**EXERCISE OBJECTIVE**
Your task is to quote, unchanged, only the lines from the one with "383 of scene.py. This part finishes it." through the one with "side, edge))), abs(azimuth))", both ends included.

**MATERIAL PROVIDED**
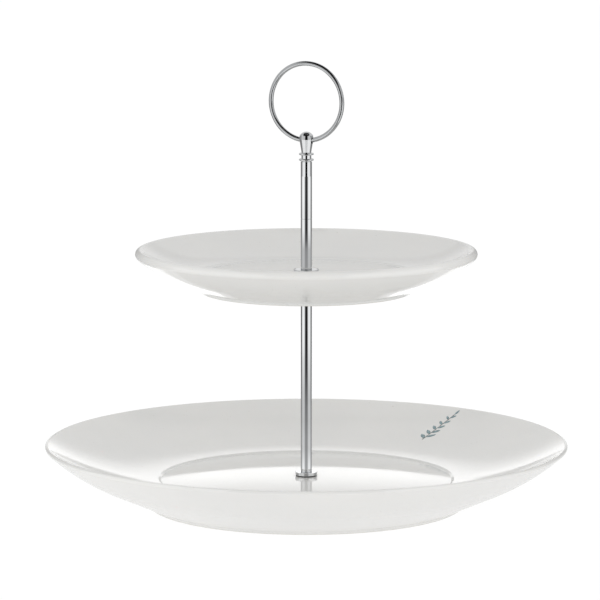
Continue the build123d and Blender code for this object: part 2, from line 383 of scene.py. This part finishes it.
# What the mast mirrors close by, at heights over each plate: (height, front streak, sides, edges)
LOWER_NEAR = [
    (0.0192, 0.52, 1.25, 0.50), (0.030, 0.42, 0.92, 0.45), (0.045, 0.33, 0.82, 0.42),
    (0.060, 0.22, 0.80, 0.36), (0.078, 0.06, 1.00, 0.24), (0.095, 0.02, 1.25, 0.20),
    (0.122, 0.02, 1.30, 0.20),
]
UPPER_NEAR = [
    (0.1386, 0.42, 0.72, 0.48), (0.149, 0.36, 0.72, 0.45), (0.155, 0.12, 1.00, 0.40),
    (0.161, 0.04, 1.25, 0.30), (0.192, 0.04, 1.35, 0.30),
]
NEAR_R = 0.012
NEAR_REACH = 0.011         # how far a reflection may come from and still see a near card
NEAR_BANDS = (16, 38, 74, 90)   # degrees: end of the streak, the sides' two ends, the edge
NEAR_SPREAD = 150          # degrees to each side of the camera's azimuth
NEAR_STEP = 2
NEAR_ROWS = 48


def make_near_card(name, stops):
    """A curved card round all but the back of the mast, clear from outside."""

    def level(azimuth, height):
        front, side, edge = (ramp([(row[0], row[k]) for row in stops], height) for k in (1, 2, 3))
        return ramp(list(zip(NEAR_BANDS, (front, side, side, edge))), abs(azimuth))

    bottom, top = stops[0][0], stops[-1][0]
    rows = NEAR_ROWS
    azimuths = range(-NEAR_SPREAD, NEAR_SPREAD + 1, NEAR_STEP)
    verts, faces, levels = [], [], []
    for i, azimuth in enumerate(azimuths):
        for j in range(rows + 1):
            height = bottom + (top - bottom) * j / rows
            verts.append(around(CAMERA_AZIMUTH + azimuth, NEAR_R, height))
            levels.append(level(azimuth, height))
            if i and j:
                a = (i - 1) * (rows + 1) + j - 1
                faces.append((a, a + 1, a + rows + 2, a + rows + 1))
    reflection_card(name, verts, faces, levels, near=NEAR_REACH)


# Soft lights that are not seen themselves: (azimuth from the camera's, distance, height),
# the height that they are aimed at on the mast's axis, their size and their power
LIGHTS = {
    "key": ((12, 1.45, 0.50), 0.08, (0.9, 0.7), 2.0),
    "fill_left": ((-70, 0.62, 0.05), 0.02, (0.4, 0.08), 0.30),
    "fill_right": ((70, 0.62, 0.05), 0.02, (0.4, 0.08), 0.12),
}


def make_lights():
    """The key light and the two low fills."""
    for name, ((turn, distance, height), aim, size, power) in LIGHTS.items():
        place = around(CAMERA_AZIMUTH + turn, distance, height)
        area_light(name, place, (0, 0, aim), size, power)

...

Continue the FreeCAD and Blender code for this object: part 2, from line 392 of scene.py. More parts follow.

* * *

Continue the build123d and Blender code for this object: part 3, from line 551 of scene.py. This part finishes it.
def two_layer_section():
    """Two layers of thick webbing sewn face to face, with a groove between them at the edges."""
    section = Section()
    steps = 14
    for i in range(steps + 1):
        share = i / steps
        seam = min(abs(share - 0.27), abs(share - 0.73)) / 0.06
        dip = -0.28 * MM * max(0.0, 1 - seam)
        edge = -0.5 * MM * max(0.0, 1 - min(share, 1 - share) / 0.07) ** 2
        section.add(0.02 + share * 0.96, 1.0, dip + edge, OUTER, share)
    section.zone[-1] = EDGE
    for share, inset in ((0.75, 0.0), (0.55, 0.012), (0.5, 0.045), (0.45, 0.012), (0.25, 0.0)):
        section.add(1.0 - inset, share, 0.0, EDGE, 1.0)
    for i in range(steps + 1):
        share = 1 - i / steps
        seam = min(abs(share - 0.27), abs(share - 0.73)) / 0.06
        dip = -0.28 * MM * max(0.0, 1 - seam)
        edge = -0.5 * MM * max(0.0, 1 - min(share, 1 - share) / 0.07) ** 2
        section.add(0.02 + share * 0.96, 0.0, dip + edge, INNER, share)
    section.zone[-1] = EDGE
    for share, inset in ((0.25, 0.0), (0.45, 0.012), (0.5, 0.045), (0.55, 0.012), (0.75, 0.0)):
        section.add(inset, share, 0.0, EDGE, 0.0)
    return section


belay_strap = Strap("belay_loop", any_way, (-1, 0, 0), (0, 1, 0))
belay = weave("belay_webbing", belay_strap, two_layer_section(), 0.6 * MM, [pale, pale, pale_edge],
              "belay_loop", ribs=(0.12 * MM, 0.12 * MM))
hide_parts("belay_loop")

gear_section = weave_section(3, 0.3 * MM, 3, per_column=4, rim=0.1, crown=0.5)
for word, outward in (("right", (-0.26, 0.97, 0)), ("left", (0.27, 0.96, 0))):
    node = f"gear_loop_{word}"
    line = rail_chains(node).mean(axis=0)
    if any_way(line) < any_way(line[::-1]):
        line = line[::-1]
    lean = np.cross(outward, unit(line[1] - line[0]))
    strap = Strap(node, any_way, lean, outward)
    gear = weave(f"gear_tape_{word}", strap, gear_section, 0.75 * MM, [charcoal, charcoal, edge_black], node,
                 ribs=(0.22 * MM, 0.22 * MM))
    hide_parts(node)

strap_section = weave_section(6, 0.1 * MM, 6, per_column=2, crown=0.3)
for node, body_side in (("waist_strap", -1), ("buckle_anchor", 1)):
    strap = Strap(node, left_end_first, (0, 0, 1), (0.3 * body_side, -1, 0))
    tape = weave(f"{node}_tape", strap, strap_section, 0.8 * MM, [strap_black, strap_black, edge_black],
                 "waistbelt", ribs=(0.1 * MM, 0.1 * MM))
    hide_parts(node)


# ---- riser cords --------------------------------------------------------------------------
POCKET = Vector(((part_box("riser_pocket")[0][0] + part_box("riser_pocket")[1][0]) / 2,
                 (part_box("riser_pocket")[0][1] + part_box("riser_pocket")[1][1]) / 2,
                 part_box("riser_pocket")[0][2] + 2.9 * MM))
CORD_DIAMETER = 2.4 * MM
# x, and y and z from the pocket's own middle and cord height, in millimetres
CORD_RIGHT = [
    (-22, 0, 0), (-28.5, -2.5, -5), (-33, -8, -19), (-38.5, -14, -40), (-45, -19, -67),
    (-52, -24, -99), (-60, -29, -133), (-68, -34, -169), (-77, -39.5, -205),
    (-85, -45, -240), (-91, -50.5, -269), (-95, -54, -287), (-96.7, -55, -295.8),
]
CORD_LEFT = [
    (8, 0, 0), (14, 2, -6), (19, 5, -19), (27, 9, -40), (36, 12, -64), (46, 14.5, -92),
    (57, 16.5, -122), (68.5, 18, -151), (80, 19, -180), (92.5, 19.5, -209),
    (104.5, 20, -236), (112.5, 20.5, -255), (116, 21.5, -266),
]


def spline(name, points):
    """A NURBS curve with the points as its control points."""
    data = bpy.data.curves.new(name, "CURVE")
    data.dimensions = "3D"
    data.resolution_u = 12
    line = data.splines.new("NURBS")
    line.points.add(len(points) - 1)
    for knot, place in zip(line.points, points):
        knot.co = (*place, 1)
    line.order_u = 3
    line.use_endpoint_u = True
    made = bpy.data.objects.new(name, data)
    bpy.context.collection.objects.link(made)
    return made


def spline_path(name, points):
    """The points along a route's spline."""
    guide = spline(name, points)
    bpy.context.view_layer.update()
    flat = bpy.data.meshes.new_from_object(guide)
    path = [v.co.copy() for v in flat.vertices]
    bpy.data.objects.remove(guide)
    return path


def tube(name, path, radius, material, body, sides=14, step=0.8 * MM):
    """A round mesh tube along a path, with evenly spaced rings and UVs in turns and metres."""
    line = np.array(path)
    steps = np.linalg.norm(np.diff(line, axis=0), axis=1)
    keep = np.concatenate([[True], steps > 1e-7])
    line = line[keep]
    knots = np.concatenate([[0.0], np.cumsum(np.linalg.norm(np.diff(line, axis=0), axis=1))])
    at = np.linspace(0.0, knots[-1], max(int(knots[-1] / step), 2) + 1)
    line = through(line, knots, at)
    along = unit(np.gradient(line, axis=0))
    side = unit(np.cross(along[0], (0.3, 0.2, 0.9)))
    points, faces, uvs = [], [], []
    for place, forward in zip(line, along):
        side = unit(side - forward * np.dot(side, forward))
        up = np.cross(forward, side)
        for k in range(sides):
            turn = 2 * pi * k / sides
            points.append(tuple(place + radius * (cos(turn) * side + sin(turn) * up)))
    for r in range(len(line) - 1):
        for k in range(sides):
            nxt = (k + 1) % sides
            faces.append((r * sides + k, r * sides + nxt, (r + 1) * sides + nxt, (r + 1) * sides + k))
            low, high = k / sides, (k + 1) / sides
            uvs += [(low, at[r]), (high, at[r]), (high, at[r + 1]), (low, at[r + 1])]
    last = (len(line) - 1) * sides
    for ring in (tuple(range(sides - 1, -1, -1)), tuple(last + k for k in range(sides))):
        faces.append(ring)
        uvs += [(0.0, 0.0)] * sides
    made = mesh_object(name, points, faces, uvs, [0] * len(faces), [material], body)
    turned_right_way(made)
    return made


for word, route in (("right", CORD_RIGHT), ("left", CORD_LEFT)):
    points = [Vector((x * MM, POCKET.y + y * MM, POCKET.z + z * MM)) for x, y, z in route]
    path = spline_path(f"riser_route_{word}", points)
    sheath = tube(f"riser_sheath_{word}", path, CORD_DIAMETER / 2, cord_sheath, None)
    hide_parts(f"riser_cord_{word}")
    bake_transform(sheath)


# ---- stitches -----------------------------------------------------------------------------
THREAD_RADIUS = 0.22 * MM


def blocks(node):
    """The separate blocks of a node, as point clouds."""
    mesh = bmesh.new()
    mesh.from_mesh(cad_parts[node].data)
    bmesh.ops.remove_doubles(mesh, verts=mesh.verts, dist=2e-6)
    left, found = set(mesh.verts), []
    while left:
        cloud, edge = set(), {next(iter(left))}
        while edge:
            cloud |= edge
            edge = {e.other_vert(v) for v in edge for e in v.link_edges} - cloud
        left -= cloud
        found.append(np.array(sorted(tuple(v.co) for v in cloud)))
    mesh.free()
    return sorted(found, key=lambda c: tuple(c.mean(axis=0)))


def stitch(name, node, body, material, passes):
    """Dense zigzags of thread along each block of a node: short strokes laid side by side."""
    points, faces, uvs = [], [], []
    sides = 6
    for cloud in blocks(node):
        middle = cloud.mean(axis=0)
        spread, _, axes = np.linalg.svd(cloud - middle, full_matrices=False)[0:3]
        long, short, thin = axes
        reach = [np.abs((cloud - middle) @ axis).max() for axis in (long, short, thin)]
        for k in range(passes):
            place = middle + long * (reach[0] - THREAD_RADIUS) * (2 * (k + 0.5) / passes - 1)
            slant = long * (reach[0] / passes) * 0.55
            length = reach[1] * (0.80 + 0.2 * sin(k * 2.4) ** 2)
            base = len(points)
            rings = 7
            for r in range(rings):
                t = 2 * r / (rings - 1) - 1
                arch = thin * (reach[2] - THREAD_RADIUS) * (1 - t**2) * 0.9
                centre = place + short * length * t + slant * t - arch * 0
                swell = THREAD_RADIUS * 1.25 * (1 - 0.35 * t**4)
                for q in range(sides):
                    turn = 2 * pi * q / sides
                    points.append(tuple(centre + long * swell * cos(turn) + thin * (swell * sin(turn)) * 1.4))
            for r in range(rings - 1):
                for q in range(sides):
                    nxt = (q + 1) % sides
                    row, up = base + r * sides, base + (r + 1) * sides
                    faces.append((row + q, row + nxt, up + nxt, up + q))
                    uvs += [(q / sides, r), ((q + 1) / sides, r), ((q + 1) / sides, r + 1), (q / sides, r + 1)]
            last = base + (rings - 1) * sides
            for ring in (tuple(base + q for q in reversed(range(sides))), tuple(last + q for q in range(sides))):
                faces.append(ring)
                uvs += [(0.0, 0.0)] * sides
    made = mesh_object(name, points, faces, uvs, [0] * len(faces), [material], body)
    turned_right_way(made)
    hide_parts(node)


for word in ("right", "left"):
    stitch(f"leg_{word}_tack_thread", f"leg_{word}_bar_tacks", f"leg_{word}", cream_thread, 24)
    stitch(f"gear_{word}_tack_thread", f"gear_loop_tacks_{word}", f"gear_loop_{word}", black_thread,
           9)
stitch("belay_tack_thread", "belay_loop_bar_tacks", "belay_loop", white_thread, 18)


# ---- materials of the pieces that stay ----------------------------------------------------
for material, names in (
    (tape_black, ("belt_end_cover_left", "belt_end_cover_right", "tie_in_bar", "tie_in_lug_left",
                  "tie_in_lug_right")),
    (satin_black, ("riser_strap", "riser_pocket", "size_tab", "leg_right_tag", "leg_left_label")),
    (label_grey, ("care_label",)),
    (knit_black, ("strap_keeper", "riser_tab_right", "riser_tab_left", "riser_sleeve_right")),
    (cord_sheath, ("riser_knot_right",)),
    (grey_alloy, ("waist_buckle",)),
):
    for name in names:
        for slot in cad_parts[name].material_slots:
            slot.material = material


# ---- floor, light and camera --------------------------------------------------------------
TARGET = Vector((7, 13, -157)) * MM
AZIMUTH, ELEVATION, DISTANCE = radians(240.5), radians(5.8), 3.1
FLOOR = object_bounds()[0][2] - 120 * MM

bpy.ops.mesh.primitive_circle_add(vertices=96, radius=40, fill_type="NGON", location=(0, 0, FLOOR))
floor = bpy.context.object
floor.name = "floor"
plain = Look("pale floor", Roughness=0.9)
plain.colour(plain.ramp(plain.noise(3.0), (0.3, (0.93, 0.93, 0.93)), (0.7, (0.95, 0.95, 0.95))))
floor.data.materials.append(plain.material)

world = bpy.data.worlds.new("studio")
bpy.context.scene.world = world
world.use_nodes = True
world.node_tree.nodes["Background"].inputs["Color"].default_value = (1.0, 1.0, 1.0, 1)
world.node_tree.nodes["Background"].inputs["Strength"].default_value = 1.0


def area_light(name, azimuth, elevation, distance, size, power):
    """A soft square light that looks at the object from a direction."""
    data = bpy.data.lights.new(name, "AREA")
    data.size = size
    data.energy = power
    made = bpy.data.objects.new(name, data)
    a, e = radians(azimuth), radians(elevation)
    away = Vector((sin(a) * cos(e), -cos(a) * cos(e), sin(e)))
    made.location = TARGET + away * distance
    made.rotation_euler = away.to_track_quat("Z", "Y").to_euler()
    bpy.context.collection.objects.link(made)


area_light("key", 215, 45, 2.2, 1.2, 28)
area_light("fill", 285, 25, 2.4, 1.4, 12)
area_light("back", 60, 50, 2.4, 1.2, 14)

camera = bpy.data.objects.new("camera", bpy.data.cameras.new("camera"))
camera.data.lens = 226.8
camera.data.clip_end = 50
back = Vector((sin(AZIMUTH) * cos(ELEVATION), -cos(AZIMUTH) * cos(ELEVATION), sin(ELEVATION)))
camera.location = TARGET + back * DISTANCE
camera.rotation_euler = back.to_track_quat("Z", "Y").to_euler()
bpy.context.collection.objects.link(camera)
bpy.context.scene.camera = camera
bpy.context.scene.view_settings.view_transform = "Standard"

**RESULT OF THIS EXERCISE**
Continue the build123d and Blender code for this object: part 2, from line 383 of scene.py. This part finishes it.
# What the mast mirrors close by, at heights over each plate: (height, front streak, sides, edges)
LOWER_NEAR = [
    (0.0192, 0.52, 1.25, 0.50), (0.030, 0.42, 0.92, 0.45), (0.045, 0.33, 0.82, 0.42),
    (0.060, 0.22, 0.80, 0.36), (0.078, 0.06, 1.00, 0.24), (0.095, 0.02, 1.25, 0.20),
    (0.122, 0.02, 1.30, 0.20),
]
UPPER_NEAR = [
    (0.1386, 0.42, 0.72, 0.48), (0.149, 0.36, 0.72, 0.45), (0.155, 0.12, 1.00, 0.40),
    (0.161, 0.04, 1.25, 0.30), (0.192, 0.04, 1.35, 0.30),
]
NEAR_R = 0.012
NEAR_REACH = 0.011         # how far a reflection may come from and still see a near card
NEAR_BANDS = (16, 38, 74, 90)   # degrees: end of the streak, the sides' two ends, the edge
NEAR_SPREAD = 150          # degrees to each side of the camera's azimuth
NEAR_STEP = 2
NEAR_ROWS = 48


def make_near_card(name, stops):
    """A curved card round all but the back of the mast, clear from outside."""

    def level(azimuth, height):
        front, side, edge = (ramp([(row[0], row[k]) for row in stops], height) for k in (1, 2, 3))
        return ramp(list(zip(NEAR_BANDS, (front, side, side, edge))), abs(azimuth))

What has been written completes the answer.